Exercise brief. Transcribe the stretch of entries below from the line with "Recreate this object" through the line with "sprung_hem_inset = 4.7", exactly and with both ends included; leave out all other lines.

Material provided.
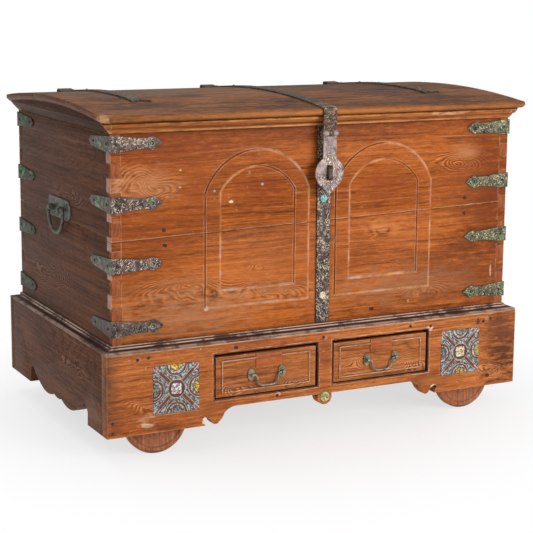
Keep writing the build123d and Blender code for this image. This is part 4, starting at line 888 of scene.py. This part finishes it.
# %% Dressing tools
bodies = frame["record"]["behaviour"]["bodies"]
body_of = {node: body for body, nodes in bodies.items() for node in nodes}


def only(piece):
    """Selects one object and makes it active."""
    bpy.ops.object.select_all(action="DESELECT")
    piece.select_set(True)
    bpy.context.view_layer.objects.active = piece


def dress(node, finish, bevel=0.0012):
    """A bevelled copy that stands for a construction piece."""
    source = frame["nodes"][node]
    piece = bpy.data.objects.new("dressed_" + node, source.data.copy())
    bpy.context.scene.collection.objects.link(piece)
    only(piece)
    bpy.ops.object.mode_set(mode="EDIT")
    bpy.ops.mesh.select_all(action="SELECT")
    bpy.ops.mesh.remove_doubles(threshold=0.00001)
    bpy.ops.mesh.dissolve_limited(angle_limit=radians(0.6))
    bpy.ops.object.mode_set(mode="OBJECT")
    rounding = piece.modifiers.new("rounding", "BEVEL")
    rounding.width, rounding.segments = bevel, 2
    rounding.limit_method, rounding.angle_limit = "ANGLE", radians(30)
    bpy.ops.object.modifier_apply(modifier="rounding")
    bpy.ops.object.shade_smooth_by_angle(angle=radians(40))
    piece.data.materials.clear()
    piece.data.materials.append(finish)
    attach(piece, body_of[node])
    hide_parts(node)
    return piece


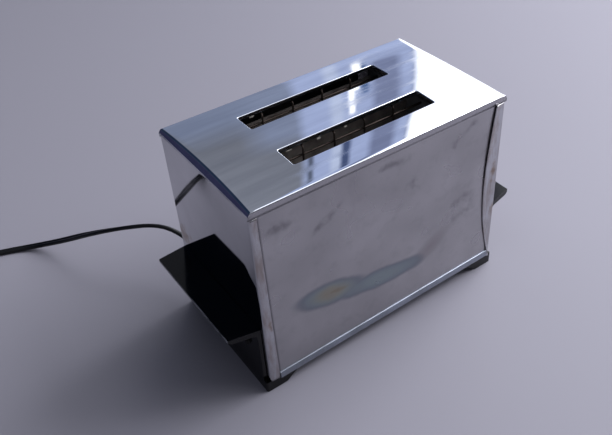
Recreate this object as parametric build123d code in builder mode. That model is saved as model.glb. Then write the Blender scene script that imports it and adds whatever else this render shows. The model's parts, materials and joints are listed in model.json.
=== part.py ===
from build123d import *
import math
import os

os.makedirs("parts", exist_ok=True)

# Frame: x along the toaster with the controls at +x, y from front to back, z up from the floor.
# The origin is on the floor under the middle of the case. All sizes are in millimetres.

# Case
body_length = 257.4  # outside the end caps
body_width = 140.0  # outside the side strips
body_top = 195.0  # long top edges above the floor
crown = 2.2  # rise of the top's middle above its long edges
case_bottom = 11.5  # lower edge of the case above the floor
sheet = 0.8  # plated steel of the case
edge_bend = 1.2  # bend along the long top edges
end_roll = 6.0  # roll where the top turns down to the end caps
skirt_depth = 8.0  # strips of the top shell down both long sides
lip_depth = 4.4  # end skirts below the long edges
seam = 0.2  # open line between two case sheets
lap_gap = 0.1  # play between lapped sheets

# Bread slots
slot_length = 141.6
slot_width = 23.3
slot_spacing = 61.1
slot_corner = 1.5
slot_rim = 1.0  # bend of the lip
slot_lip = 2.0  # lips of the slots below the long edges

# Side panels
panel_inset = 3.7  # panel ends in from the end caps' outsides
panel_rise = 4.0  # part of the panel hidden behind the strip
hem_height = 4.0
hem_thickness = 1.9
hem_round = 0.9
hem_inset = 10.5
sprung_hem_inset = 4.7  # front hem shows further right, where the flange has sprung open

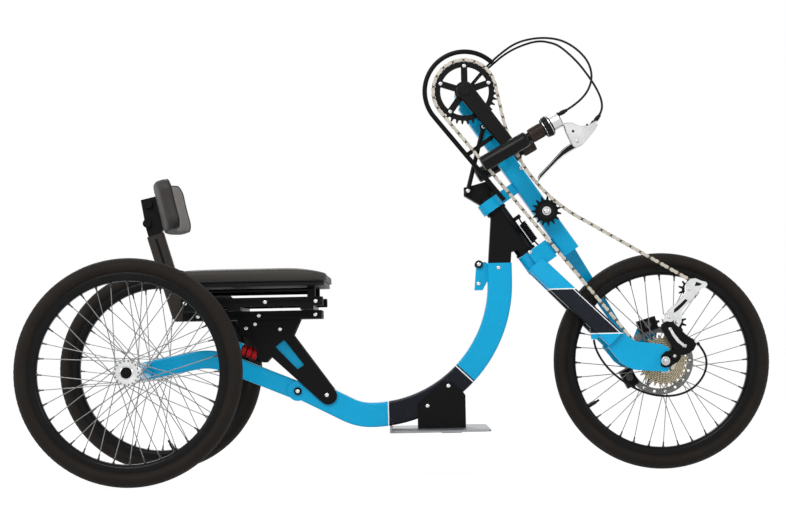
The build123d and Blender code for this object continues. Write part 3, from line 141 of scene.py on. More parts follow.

Finished task.
Recreate this object as parametric build123d code in builder mode. That model is saved as model.glb. Then write the Blender scene script that imports it and adds whatever else this render shows. The model's parts, materials and joints are listed in model.json.
=== part.py ===
from build123d import *
import math
import os

os.makedirs("parts", exist_ok=True)

# Frame: x along the toaster with the controls at +x, y from front to back, z up from the floor.
# The origin is on the floor under the middle of the case. All sizes are in millimetres.

# Case
body_length = 257.4  # outside the end caps
body_width = 140.0  # outside the side strips
body_top = 195.0  # long top edges above the floor
crown = 2.2  # rise of the top's middle above its long edges
case_bottom = 11.5  # lower edge of the case above the floor
sheet = 0.8  # plated steel of the case
edge_bend = 1.2  # bend along the long top edges
end_roll = 6.0  # roll where the top turns down to the end caps
skirt_depth = 8.0  # strips of the top shell down both long sides
lip_depth = 4.4  # end skirts below the long edges
seam = 0.2  # open line between two case sheets
lap_gap = 0.1  # play between lapped sheets

# Bread slots
slot_length = 141.6
slot_width = 23.3
slot_spacing = 61.1
slot_corner = 1.5
slot_rim = 1.0  # bend of the lip
slot_lip = 2.0  # lips of the slots below the long edges

# Side panels
panel_inset = 3.7  # panel ends in from the end caps' outsides
panel_rise = 4.0  # part of the panel hidden behind the strip
hem_height = 4.0
hem_thickness = 1.9
hem_round = 0.9
hem_inset = 10.5
sprung_hem_inset = 4.7  # front hem shows further right, where the flange has sprung open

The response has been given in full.